For all its attempts at subversiveness, the play is deeply safe, and no production, no matter how brilliant, can stage their way around its essential premises. How are Carter and Jeannie to play their parts? Either they are horrid people for being judgemental, in which case the audience sits smugly and decides “at least we’re more enlightened”, or the characters’ bigotries will have to be made sympathetic, in which case the play loses its social criticism. Obviously, any production with a moral compass will choose the former interpretation, and the audience simply affirms to themselves what they already believe in. Neil LaBute’s cast is so claustrophobic in number that the judgement of “society-at-large” (a nebulous entity if there ever was one) is represented by merely two people, leading to the overwhelming question: if Tom truly fears his friends’ judgements of Helen, why doesn’t he find new friends? Is the play really saying that “society” is perfectly horrible? Or just that two people – living in a non-descript American city, shorn from almost all concrete, material contexts – are perfectly horrible?

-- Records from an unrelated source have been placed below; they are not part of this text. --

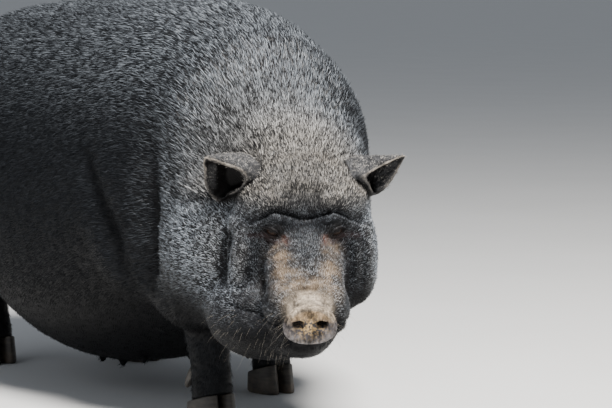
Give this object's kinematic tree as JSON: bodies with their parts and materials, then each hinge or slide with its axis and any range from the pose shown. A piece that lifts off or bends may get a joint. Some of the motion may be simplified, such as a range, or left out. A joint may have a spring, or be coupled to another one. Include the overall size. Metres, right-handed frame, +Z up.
{
  "type": "standing pot-bellied pig",
  "caption": "Still life-size model of a heavy black pot-bellied sow standing square with lowered, slightly turned head and hanging belly.",
  "frame": {"origin": "bottom centre of the bounding box, on the floor under the animal", "axes": "+X to the animal's left side, +Y to its rump, so it faces -Y, +Z up"},
  "size_m": [0.4628, 1.138, 0.5349],
  "materials": {
    "skin": "matte black-grey skin with short bristles",
    "snout_skin": "bare, slightly moist nose skin",
    "eye": "glossy dark brown",
    "horn": "dull hoof horn"
  },
  "bodies": {
    "root": {"torso": "skin", "neck": "skin", "head": "skin", "lower_jaw": "skin", "snout": "snout_skin", "ear_left": "skin", "ear_right": "skin", "eye_left": "eye", "eye_right": "eye", "tail": "skin", "leg_front_left": "skin", "leg_front_right": "skin", "leg_hind_left": "skin", "leg_hind_right": "skin", "hoof_front_left_inner": "horn", "hoof_front_left_outer": "horn", "hoof_front_right_inner": "horn", "hoof_front_right_outer": "horn", "hoof_hind_left_inner": "horn", "hoof_hind_left_outer": "horn", "hoof_hind_right_inner": "horn", "hoof_hind_right_outer": "horn", "dewclaw_front_left_inner": "horn", "dewclaw_front_left_outer": "horn", "dewclaw_front_right_inner": "horn", "dewclaw_front_right_outer": "horn", "dewclaw_hind_left_inner": "horn", "dewclaw_hind_left_outer": "horn", "dewclaw_hind_right_inner": "horn", "dewclaw_hind_right_outer": "horn"}
  },
  "joints": []
}
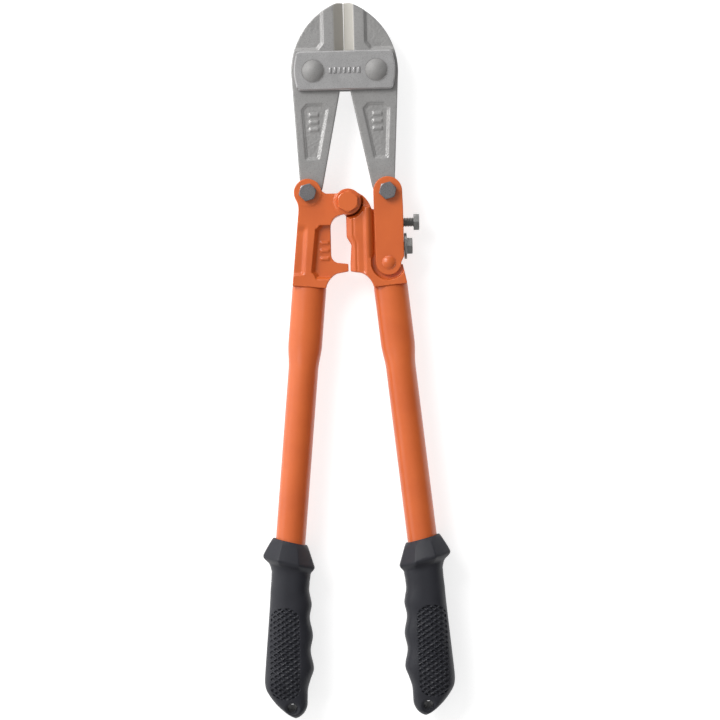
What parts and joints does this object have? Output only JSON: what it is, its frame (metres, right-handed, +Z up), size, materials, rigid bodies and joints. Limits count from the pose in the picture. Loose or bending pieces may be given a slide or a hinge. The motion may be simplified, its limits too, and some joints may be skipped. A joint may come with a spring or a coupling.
{
  "type": "bolt cutters",
  "caption": "Compound-lever bolt cutters with two cutting jaws, riveted link plates, forged handle fittings, a side screw adjuster and long tube handles with moulded grips.",
  "frame": {"origin": "on the centre bolt's axis, at the flat outer face of the centre nut, which the tool rests on when it lies flat", "axes": "+Y from the handles to the jaw tips, +X to the right seen from the front, +Z up through the thickness towards the front face; closed position"},
  "size_m": [0.12, 0.45, 0.032],
  "materials": {
    "jaw_steel": "forged and ground alloy steel, satin grey with bright ground bevels",
    "plate_steel": "satin steel with a fine grain",
    "rivet_steel": "smooth pressed steel",
    "orange_paint": "glossy orange-red paint over forged steel and tube",
    "bolt_steel": "dark bluish steel",
    "zinc_steel": "zinc-plated steel",
    "grip_rubber": "matt charcoal moulded vinyl"
  },
  "bodies": {
    "left_handle": {"left_fitting": "orange_paint", "left_tube": "orange_paint", "left_grip": "grip_rubber", "left_jaw_bolt": "bolt_steel", "left_jaw_spring_washer": "zinc_steel", "left_jaw_nut": "bolt_steel", "centre_bolt": "orange_paint", "centre_washer": "zinc_steel", "centre_nut": "bolt_steel"},
    "right_handle": {"right_fitting": "orange_paint", "right_tube": "orange_paint", "right_grip": "grip_rubber", "adjuster_rivet": "orange_paint"},
    "left_jaw": {"left_jaw": "jaw_steel"},
    "right_jaw": {"right_jaw": "jaw_steel"},
    "link": {"front_link_plate": "plate_steel", "back_link_plate": "plate_steel", "left_link_rivet": "rivet_steel", "right_link_rivet": "rivet_steel"},
    "adjuster_arm": {"adjuster_arm": "orange_paint"},
    "right_jaw_bolt": {"right_jaw_bolt": "bolt_steel", "right_jaw_spring_washer": "zinc_steel", "right_jaw_nut": "bolt_steel"},
    "adjusting_screw": {"adjusting_screw": "zinc_steel"},
    "locking_screw": {"locking_screw": "zinc_steel", "locking_washer": "zinc_steel"}
  },
  "joints": [
    {"name": "handle_pivot", "type": "hinge", "parent": "left_handle", "child": "right_handle", "pos_m": [0, 0, 0.016], "axis": [0, 0, 1], "range_deg": [0, 100]},
    {"name": "left_jaw_pivot", "type": "hinge", "parent": "left_handle", "child": "left_jaw", "pos_m": [-0.0252, 0.0063, 0.016], "axis": [0, 0, 1], "range_deg": [0, 60.4]},
    {"name": "link_pivot", "type": "hinge", "parent": "left_jaw", "child": "link", "pos_m": [-0.0199, 0.0825, 0.016], "axis": [0, 0, 1], "range_deg": [-10.4, 0]},
    {"name": "adjuster_pivot", "type": "hinge", "parent": "right_handle", "child": "adjuster_arm", "pos_m": [0.0247, -0.0387, 0.016], "axis": [0, 0, 1], "range_deg": [0, 1.14]},
    {"name": "right_jaw_bolt_turn", "type": "hinge", "parent": "adjuster_arm", "child": "right_jaw_bolt", "pos_m": [0.0252, 0.0063, 0.016], "axis": [0, 0, 1], "range_deg": [-1.82, 0]},
    {"name": "right_jaw_pivot", "type": "hinge", "parent": "right_jaw_bolt", "child": "right_jaw", "pos_m": [0.0252, 0.0063, 0.016], "axis": [0, 0, 1], "range_deg": [-60.4, 0]},
    {"name": "adjusting_screw_turn", "type": "hinge", "parent": "right_handle", "child": "adjusting_screw", "pos_m": [0.041, -0.0136, 0.016], "axis": [1, 0, 0], "range_deg": [0, 180.11]},
    {"name": "locking_screw_turn", "type": "hinge", "parent": "right_handle", "child": "locking_screw", "pos_m": [0.03645, -0.0285, 0.016], "axis": [1, 0, 0], "range_deg": [0, 180]}
  ],
  "couplings": [
    {"joint": "left_jaw_pivot", "follows": "handle_pivot", "ratio": 0.60389},
    {"joint": "right_jaw_pivot", "follows": "handle_pivot", "ratio": -0.60389},
    {"joint": "link_pivot", "follows": "handle_pivot", "ratio": -0.10389},
    {"joint": "right_jaw_bolt_turn", "follows": "adjuster_pivot", "ratio": -1.5906},
    {"joint": "adjusting_screw_turn", "follows": "adjuster_pivot", "ratio": 157.71}
  ]
}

Textual ideologies aside, the production as a whole is a success: slickly staged, brilliantly acted, and full of humour and drama. The audience will not fail to be entertained and to forget time passing by as they’re watching. However, once they walk away, it’s unlikely to have changed their ideas about weight and body image, and there really isn’t that much to consider and to chew over the next morning.